The first class to graduate from Buffalo High School was in 1931 with 12 students. The smallest graduating classes were in 1932 and 1935 with five students and the largest class was 15 in 1943. There was no graduating class in 1948 as the three students attended Davenport High School. The school colors were red and white until 1942 when they were changed to blue and gold.

By 1952 overcrowding was an issue again and a new school building was built on Dodge Street. It was dedicated on February 15, 1953, and the upper
grades were moved into the new building. A law was passed in Iowa in 1958 that required minimum high school standards. Buffalo decided to discontinue their high school program.

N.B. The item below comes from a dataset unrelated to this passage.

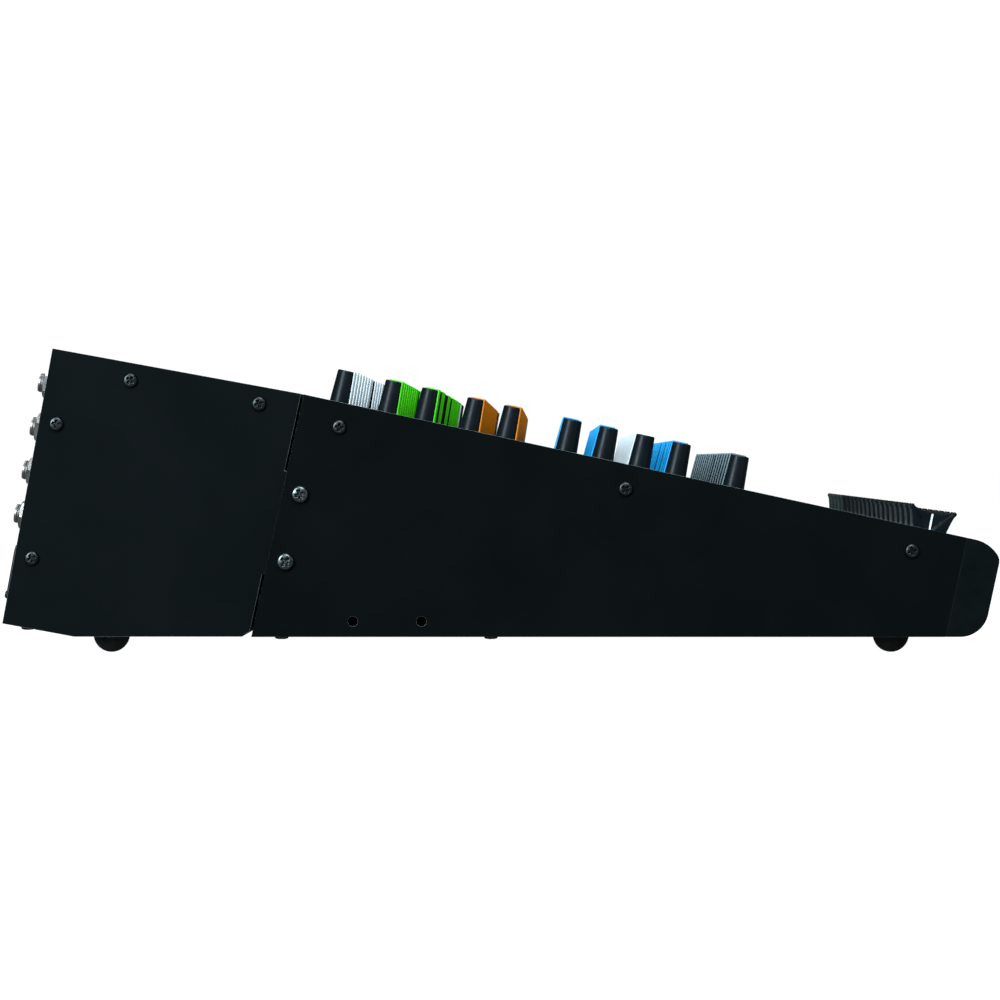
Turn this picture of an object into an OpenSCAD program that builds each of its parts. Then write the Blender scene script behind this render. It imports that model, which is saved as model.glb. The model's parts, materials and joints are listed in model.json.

Because the Davenport Community School District refused to take the Buffalo students, they were bused to Bettendorf High School. Another state law was passed in 1966 requiring contingent districts to accept students, so Buffalo became part of the Davenport school district and their students attended Central High School. The 1953 Buffalo school was used as an elementary and intermediate school. Some classes were still held in the old Buffalo High School building through the mid-1970s.

In 1976 the city of Buffalo bought the old high school building from the Davenport school district. They used it as a community center to house various offices and organizations, including the town's library. Davenport schools built a new school on the north edge of town in 2002. Many of the community offices moved from the old high school building to the 1953 building, which left the old building vacant. In 2004 it was sold to Thomas and Maria Caudle for $49,500. They converted it into a home. Developers Jesse Hammes and Tom Swanwick bought the building in 2010 with plans to convert the structure into a four condo complex. Eventually, Winsor Consulting of Davenport acquired the building and extensively renovated it for their offices.